What the exercise asks: Beginning with the first line of the entries below, quote each line until you reach and include the line with "of the panel.".

Dataset records:
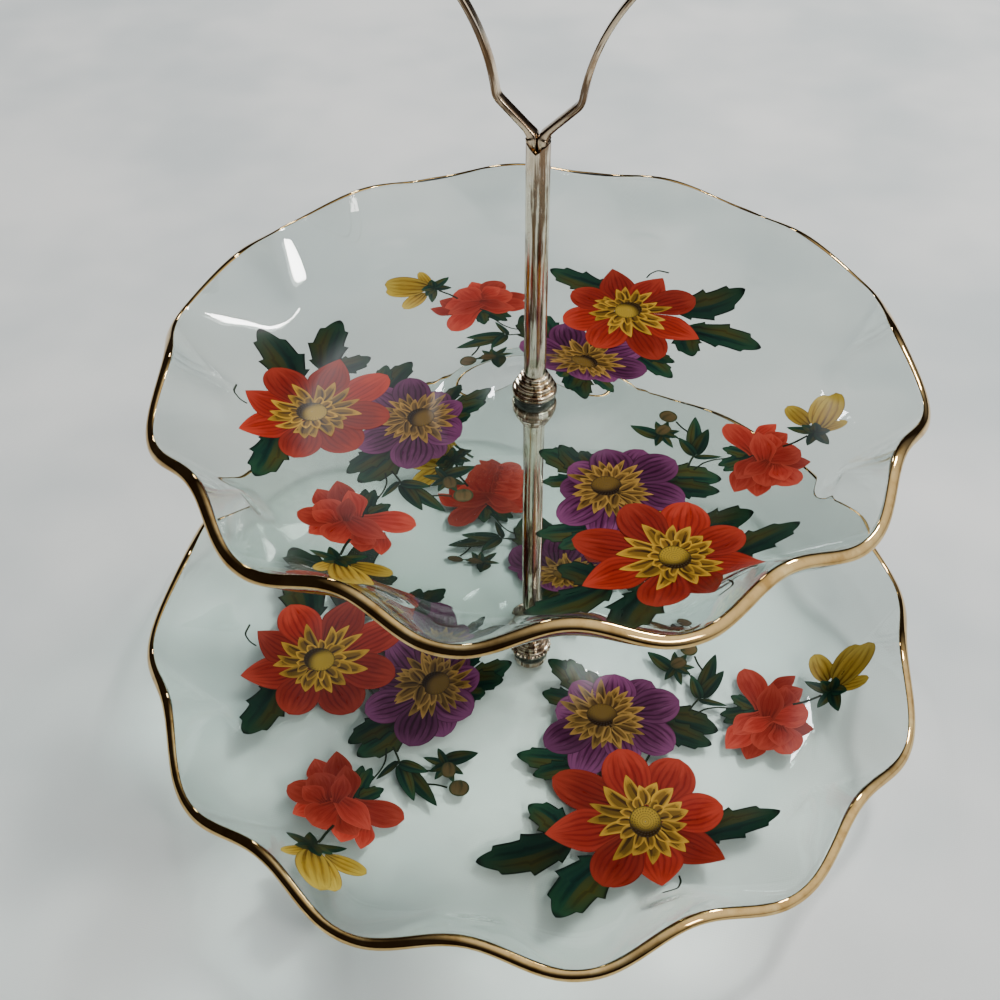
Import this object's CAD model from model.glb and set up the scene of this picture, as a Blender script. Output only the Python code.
import math
import random

import bmesh
import bpy
import numpy as np
from mathutils import Matrix, Vector


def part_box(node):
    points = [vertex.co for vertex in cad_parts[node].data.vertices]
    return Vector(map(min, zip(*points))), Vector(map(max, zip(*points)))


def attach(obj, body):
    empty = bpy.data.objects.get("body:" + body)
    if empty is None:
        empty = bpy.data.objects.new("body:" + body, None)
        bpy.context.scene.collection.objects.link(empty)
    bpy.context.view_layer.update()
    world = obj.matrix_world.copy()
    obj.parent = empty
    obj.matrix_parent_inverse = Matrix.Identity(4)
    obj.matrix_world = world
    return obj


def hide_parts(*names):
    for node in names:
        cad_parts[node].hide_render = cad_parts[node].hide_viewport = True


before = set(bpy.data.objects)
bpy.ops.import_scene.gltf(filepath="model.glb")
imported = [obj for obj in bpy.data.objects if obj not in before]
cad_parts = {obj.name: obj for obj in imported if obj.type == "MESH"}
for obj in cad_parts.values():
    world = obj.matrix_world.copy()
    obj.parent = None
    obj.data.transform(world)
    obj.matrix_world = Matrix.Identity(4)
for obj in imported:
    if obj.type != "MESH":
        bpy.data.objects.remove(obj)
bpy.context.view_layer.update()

MM = 0.001
GRAIN_STRETCH = 0.045       # how much the plating's drawn grain is stretched along each piece
rng = random.Random(7)

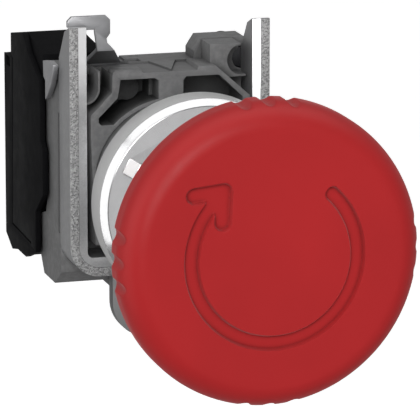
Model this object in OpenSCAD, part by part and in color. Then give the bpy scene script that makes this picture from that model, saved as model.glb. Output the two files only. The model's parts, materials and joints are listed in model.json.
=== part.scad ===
// Emergency stop button for a 22 mm panel hole, turn to release.
// +Y points away from the operator, +Z up, +X to the operator's right.
// The origin is on the button's axis, on the front face of the panel.

/* [Head] */
// Diameter of the red mushroom cap
cap_d = 40; // [36:1:40]
// Distance of the cap's face in front of the panel
cap_front = 38; // [36:0.5:40]
// Axial length of the cap's full-diameter edge
cap_edge = 1.8; // [1:0.2:3]
// Radius that rounds the rim of the cap's face
cap_round = 3.3; // [2:0.1:4]
// Depth of the turn arrow sunk in the cap's face
arrow_depth = 0.7; // [0.3:0.1:0.8]
// Depth of the finger grooves in the cap's edge
grip_depth = 0.6; // [0.4:0.05:1]
// Outer diameter of the chrome bezel
bezel_d = 29; // [28:0.5:30]
// Distance of the bezel's face in front of the panel
bezel_front = 6.6; // [6:0.2:7]
// Outer diameter of the neck where it passes through the panel
neck_d = 22.2; // [22:0.1:22.3]

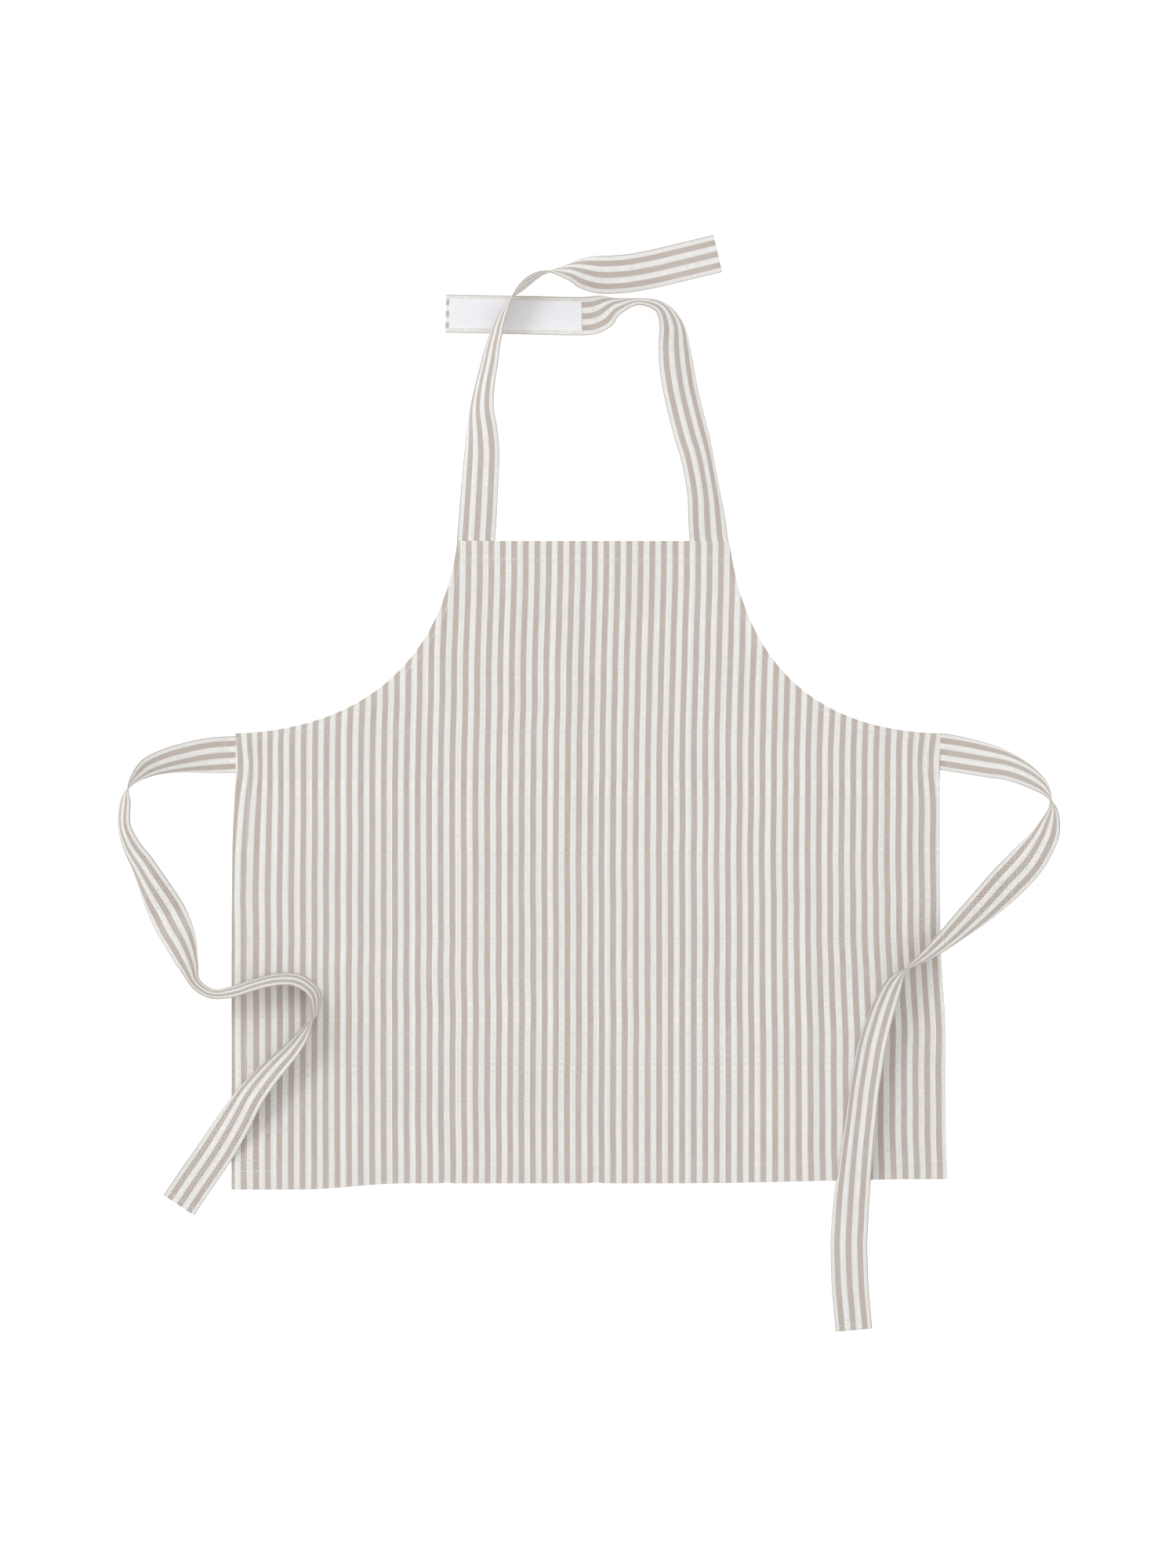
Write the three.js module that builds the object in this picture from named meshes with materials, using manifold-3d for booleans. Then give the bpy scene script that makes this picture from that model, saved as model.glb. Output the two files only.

Exercise solution:
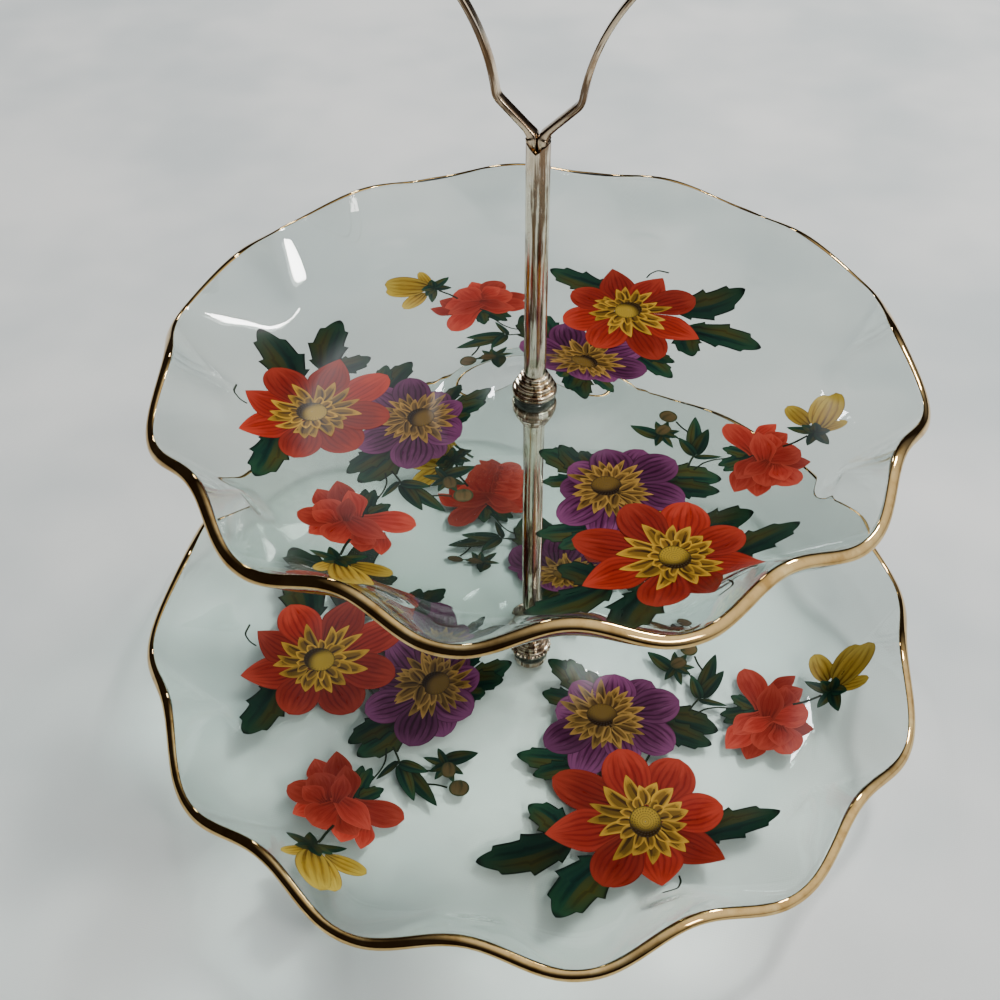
Import this object's CAD model from model.glb and set up the scene of this picture, as a Blender script. Output only the Python code.
import math
import random

import bmesh
import bpy
import numpy as np
from mathutils import Matrix, Vector


def part_box(node):
    points = [vertex.co for vertex in cad_parts[node].data.vertices]
    return Vector(map(min, zip(*points))), Vector(map(max, zip(*points)))


def attach(obj, body):
    empty = bpy.data.objects.get("body:" + body)
    if empty is None:
        empty = bpy.data.objects.new("body:" + body, None)
        bpy.context.scene.collection.objects.link(empty)
    bpy.context.view_layer.update()
    world = obj.matrix_world.copy()
    obj.parent = empty
    obj.matrix_parent_inverse = Matrix.Identity(4)
    obj.matrix_world = world
    return obj


def hide_parts(*names):
    for node in names:
        cad_parts[node].hide_render = cad_parts[node].hide_viewport = True


before = set(bpy.data.objects)
bpy.ops.import_scene.gltf(filepath="model.glb")
imported = [obj for obj in bpy.data.objects if obj not in before]
cad_parts = {obj.name: obj for obj in imported if obj.type == "MESH"}
for obj in cad_parts.values():
    world = obj.matrix_world.copy()
    obj.parent = None
    obj.data.transform(world)
    obj.matrix_world = Matrix.Identity(4)
for obj in imported:
    if obj.type != "MESH":
        bpy.data.objects.remove(obj)
bpy.context.view_layer.update()

MM = 0.001
GRAIN_STRETCH = 0.045       # how much the plating's drawn grain is stretched along each piece
rng = random.Random(7)

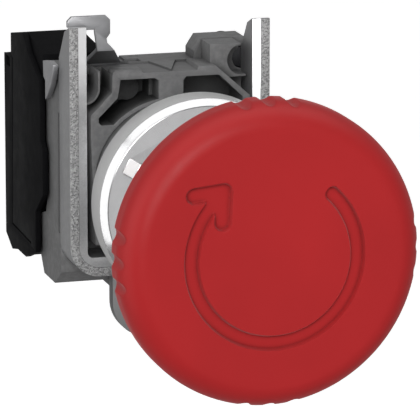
Model this object in OpenSCAD, part by part and in color. Then give the bpy scene script that makes this picture from that model, saved as model.glb. Output the two files only. The model's parts, materials and joints are listed in model.json.
=== part.scad ===
// Emergency stop button for a 22 mm panel hole, turn to release.
// +Y points away from the operator, +Z up, +X to the operator's right.
// The origin is on the button's axis, on the front face of the panel.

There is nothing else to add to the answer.